Throughout 2018 sexual harassment has dominated public discourse, both nationally and here in our state. This is especially true at the Rhode Island State House. In June, the Rhode Island Chapter of the National Organization for Women (RI NOW) spoke out several times on the need for sexual harassment legislation to be seriously considered by the General Assembly, especially the set of bills that came out of the sexual harassment commission chaired by Representative Teresa Tanzi (Democrat, District 34, Narragansett, South Kingstown).
In the wake of further allegations of sexual harassment—related to members of the leadership team in the House of Representatives—we again want to emphasize the need to pass legislation that protects all Rhode Island residents from harassment and discrimination at work. While much of the focus is on gender, other categories like race, religion, and age come under the purview of this work as well.

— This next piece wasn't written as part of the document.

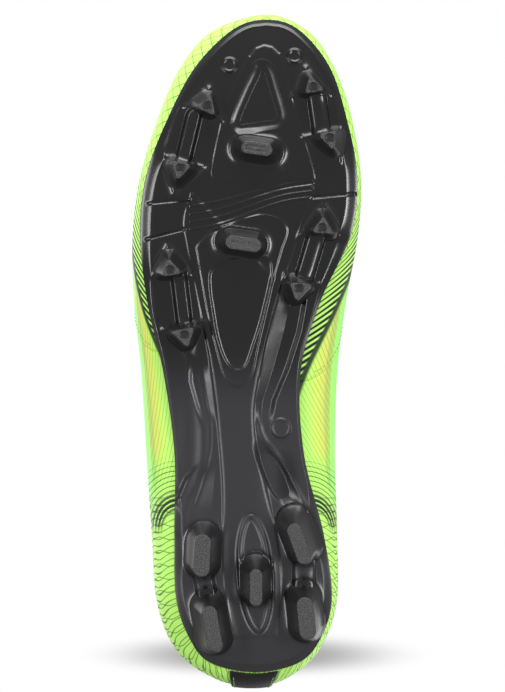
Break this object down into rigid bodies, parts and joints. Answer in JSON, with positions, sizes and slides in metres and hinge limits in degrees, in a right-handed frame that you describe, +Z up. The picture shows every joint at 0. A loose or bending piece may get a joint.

We thank Representative Christopher Blazejewski (Democrat, District 2, East Providence, Providence) for reopening the legislative conversation about sexual harassment, especially at the State House, this week. That said, it is imperative that female legislators be involved in this discussion and not just the predominantly male leadership team in the House, which has previously dismissed accusations of sexual harassment.
In particular, we call on House leadership to reconvene the Sexual Harassment Task Force with an expanded mission to address State House internal governance on matters related to sexual harassment. As in many other aspects of State House leadership we demand more, rather than less transparency when it comes to these issues. We continue to stand with those who speak out on sexual harassment.